**WRITTEN PROBLEM**
Give again, word for word, each line from the top of the listing through the line that holds "const BRACE_FLANGE = 19.5;".

**STORED ROWS**
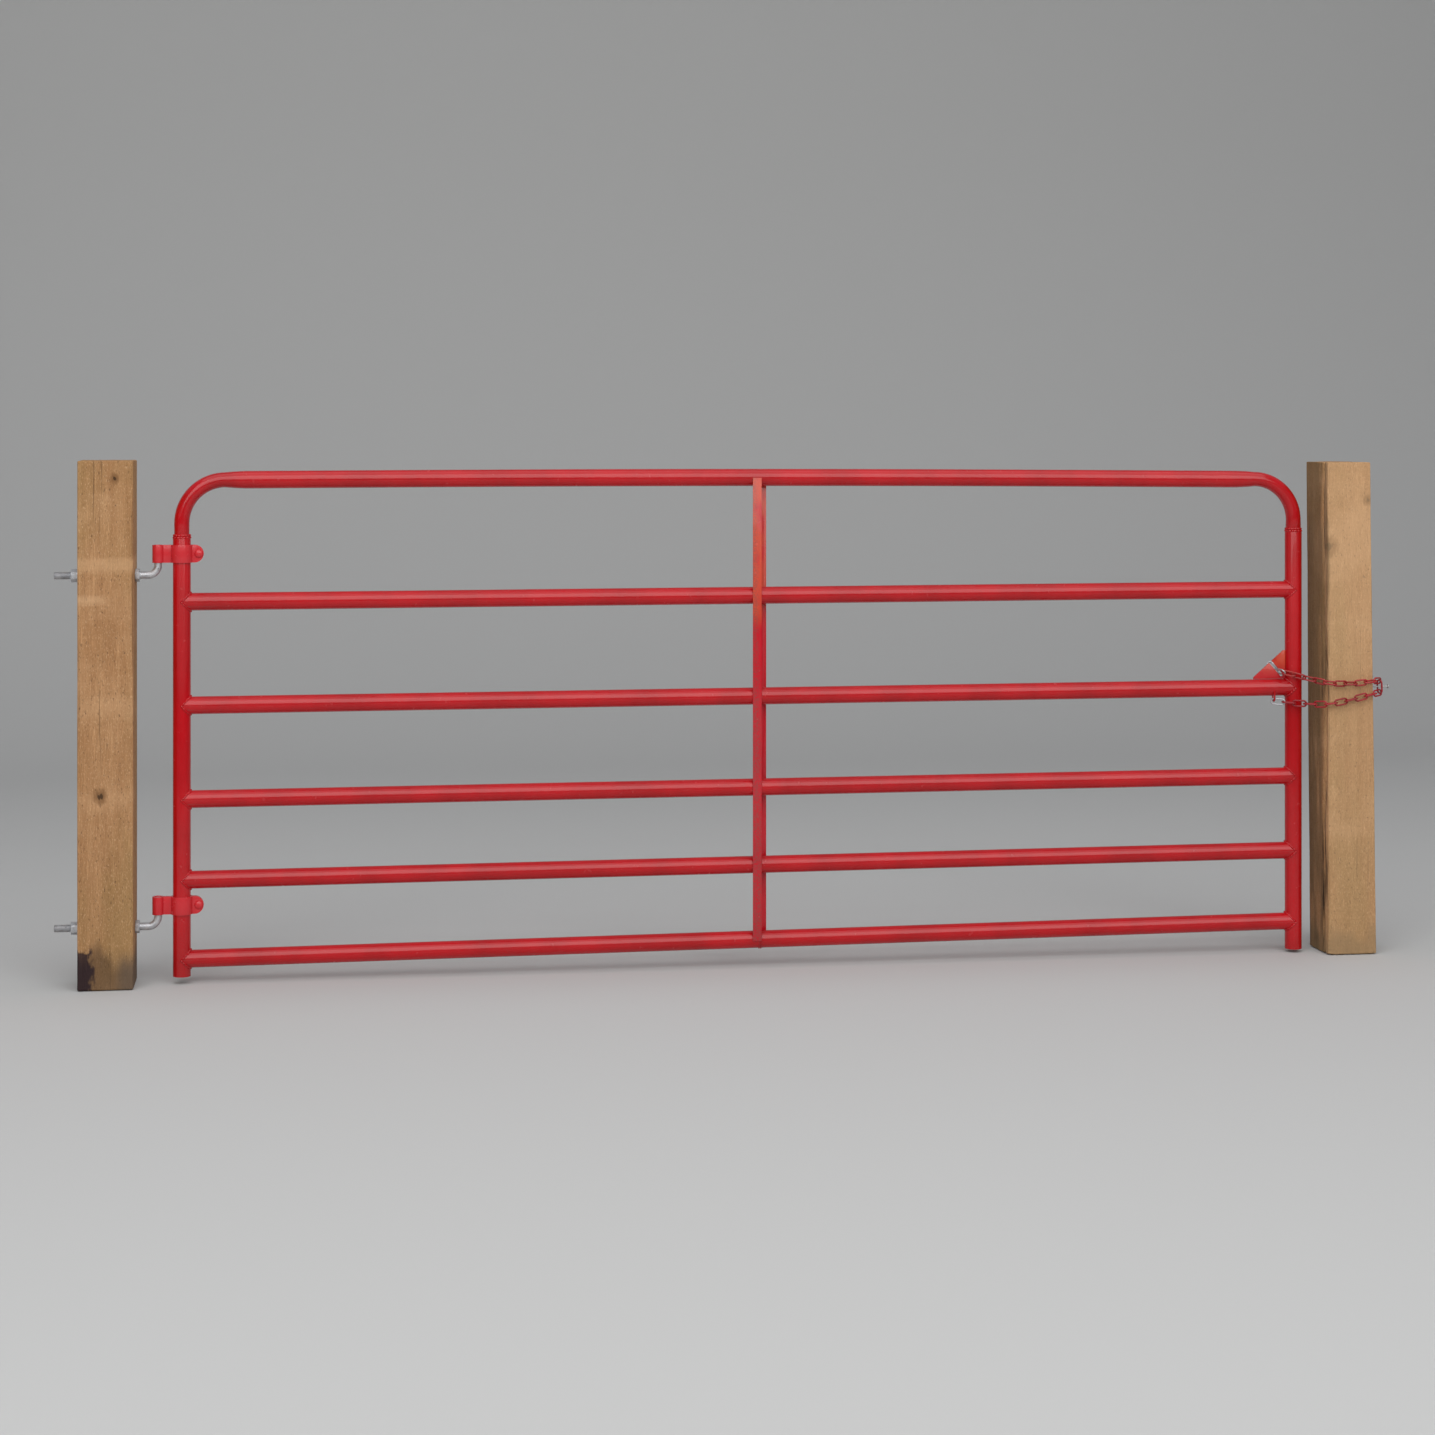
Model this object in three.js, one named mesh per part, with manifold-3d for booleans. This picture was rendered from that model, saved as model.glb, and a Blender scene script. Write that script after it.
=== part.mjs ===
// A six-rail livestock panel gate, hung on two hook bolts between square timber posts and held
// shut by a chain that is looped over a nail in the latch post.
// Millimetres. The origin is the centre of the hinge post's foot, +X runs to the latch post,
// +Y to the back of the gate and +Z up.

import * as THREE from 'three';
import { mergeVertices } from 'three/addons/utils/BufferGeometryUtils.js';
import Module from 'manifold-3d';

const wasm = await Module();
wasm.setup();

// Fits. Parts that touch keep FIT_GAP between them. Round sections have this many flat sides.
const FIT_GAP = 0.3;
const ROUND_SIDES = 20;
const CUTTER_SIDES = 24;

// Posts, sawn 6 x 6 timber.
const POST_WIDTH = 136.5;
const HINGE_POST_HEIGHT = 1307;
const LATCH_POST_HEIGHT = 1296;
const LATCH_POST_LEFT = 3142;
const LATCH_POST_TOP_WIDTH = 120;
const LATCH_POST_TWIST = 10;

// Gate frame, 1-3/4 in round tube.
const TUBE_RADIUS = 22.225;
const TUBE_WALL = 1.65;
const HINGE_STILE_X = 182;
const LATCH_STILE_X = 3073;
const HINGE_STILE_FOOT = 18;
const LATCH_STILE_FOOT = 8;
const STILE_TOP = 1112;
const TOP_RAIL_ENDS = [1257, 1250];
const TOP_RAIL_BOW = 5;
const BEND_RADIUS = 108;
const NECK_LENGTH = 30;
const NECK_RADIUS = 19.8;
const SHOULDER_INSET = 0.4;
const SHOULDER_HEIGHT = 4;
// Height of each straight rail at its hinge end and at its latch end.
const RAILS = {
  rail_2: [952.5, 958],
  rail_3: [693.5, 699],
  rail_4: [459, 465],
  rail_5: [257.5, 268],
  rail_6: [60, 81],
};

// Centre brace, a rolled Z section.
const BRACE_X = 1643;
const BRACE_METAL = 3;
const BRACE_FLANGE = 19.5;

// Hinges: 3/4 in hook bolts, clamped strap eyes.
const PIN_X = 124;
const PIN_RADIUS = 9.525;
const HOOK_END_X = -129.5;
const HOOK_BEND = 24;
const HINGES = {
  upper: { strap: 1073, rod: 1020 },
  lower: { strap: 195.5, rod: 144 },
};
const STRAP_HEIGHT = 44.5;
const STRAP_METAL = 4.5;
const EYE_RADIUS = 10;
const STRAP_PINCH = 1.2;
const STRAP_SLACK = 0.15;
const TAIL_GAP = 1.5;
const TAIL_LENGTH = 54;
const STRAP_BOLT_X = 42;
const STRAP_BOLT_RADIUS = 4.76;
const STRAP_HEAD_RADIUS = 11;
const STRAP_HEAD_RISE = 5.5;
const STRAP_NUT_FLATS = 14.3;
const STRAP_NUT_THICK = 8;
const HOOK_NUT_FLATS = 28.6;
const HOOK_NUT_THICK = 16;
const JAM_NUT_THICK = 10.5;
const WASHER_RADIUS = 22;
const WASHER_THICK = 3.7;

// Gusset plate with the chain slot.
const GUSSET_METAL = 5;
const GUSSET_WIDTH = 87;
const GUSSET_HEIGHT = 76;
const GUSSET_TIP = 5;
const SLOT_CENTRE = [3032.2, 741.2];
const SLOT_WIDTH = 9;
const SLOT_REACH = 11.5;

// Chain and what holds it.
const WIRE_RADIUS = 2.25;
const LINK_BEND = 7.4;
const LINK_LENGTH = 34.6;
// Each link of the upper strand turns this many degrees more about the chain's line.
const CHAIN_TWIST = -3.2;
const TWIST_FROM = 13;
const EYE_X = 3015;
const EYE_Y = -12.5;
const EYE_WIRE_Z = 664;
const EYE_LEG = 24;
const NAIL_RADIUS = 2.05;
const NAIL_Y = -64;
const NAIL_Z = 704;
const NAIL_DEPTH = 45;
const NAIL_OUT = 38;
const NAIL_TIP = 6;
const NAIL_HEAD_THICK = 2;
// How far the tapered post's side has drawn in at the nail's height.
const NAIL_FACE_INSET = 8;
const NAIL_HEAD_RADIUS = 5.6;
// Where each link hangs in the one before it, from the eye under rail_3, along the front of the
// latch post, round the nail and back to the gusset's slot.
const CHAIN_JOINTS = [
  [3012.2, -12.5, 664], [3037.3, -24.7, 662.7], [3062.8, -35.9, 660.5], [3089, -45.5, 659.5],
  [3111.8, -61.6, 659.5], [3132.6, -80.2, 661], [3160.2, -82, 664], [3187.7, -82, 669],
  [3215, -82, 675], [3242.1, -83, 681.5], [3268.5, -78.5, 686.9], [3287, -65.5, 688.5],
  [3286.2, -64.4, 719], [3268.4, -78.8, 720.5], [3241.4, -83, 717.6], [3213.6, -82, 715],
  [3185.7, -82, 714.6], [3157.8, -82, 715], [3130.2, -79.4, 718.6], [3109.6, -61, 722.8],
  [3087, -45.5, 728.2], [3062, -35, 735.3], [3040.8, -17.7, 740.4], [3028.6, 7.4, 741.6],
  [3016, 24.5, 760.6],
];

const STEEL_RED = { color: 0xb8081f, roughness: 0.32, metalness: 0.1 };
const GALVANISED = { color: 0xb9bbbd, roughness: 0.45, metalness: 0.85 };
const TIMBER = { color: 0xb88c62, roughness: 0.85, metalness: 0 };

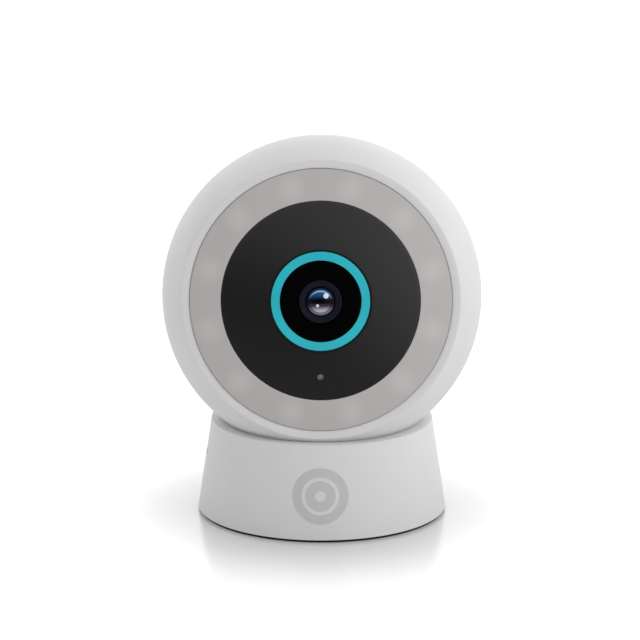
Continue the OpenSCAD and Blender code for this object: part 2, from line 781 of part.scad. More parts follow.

**REPLY TO THE EXERCISE**
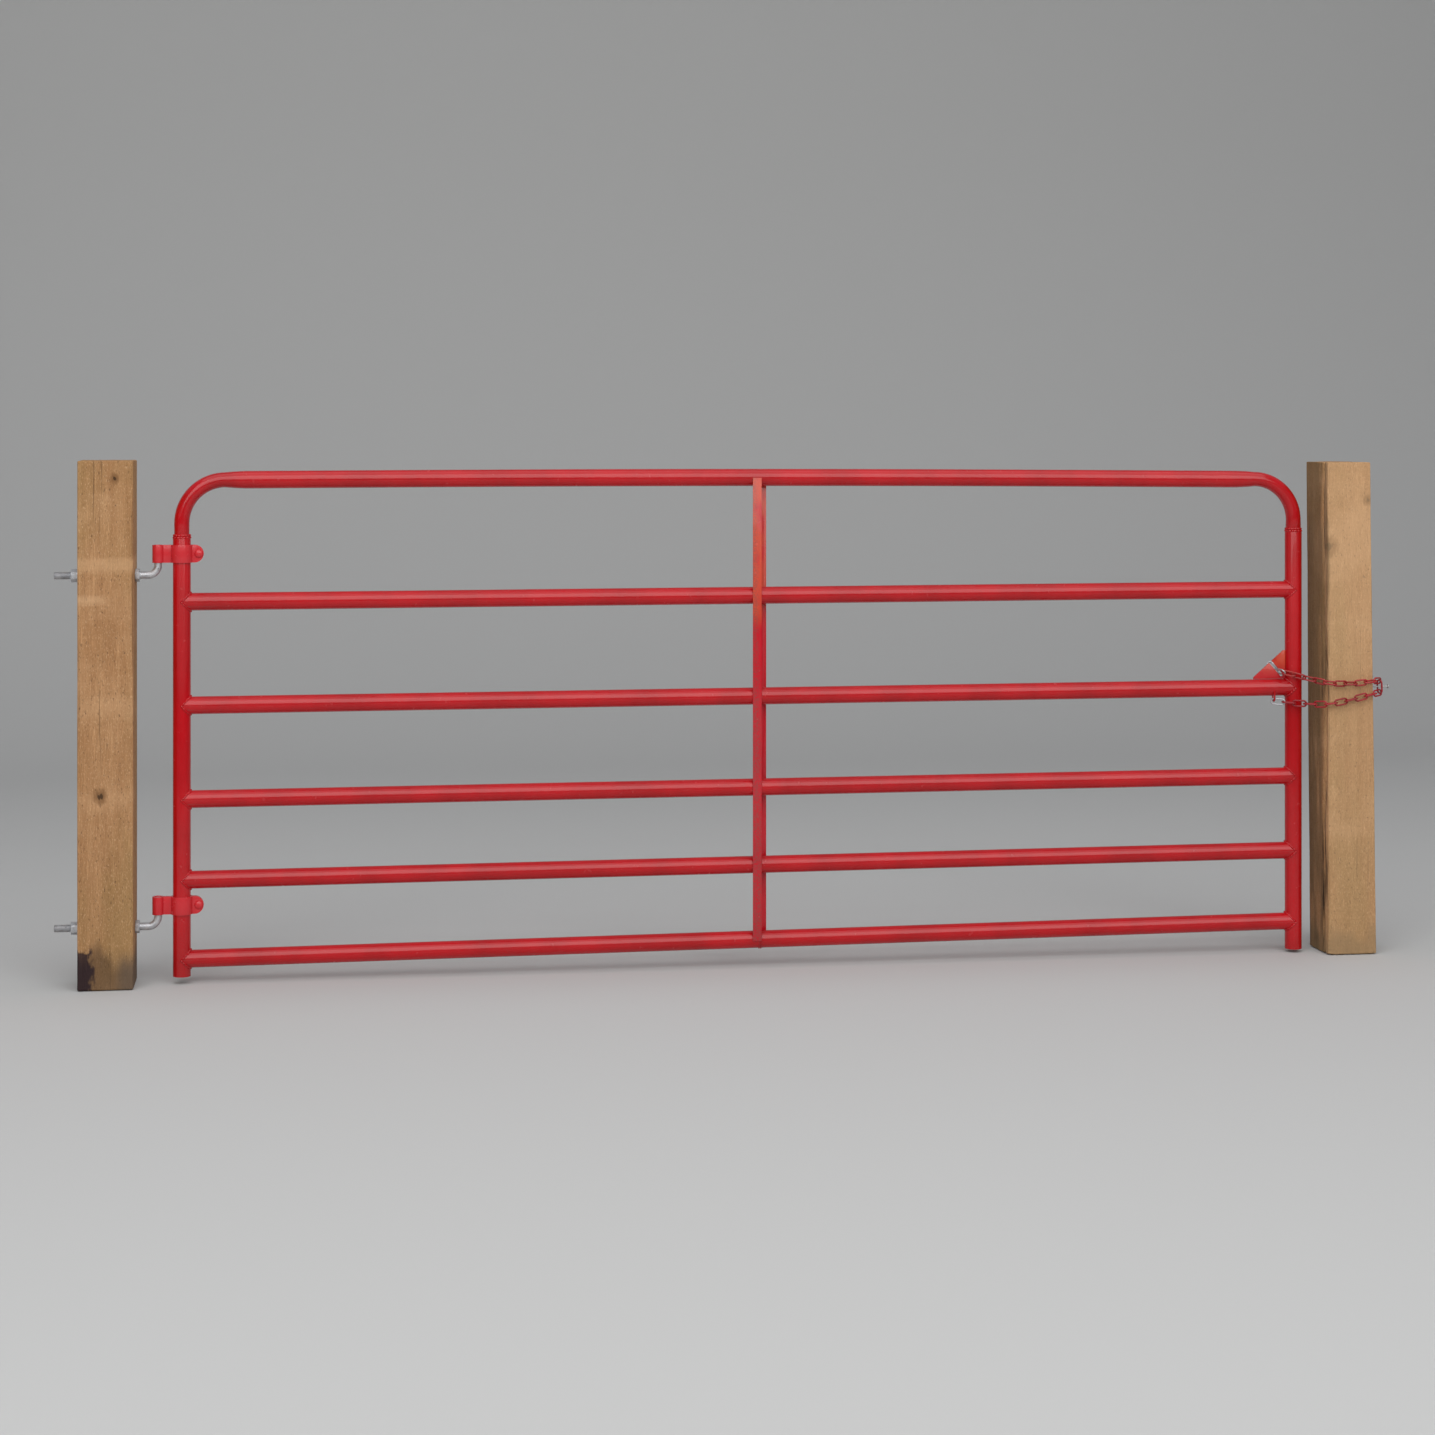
Model this object in three.js, one named mesh per part, with manifold-3d for booleans. This picture was rendered from that model, saved as model.glb, and a Blender scene script. Write that script after it.
=== part.mjs ===
// A six-rail livestock panel gate, hung on two hook bolts between square timber posts and held
// shut by a chain that is looped over a nail in the latch post.
// Millimetres. The origin is the centre of the hinge post's foot, +X runs to the latch post,
// +Y to the back of the gate and +Z up.

import * as THREE from 'three';
import { mergeVertices } from 'three/addons/utils/BufferGeometryUtils.js';
import Module from 'manifold-3d';

const wasm = await Module();
wasm.setup();

// Fits. Parts that touch keep FIT_GAP between them. Round sections have this many flat sides.
const FIT_GAP = 0.3;
const ROUND_SIDES = 20;
const CUTTER_SIDES = 24;

// Posts, sawn 6 x 6 timber.
const POST_WIDTH = 136.5;
const HINGE_POST_HEIGHT = 1307;
const LATCH_POST_HEIGHT = 1296;
const LATCH_POST_LEFT = 3142;
const LATCH_POST_TOP_WIDTH = 120;
const LATCH_POST_TWIST = 10;

// Gate frame, 1-3/4 in round tube.
const TUBE_RADIUS = 22.225;
const TUBE_WALL = 1.65;
const HINGE_STILE_X = 182;
const LATCH_STILE_X = 3073;
const HINGE_STILE_FOOT = 18;
const LATCH_STILE_FOOT = 8;
const STILE_TOP = 1112;
const TOP_RAIL_ENDS = [1257, 1250];
const TOP_RAIL_BOW = 5;
const BEND_RADIUS = 108;
const NECK_LENGTH = 30;
const NECK_RADIUS = 19.8;
const SHOULDER_INSET = 0.4;
const SHOULDER_HEIGHT = 4;
// Height of each straight rail at its hinge end and at its latch end.
const RAILS = {
  rail_2: [952.5, 958],
  rail_3: [693.5, 699],
  rail_4: [459, 465],
  rail_5: [257.5, 268],
  rail_6: [60, 81],
};

// Centre brace, a rolled Z section.
const BRACE_X = 1643;
const BRACE_METAL = 3;
const BRACE_FLANGE = 19.5;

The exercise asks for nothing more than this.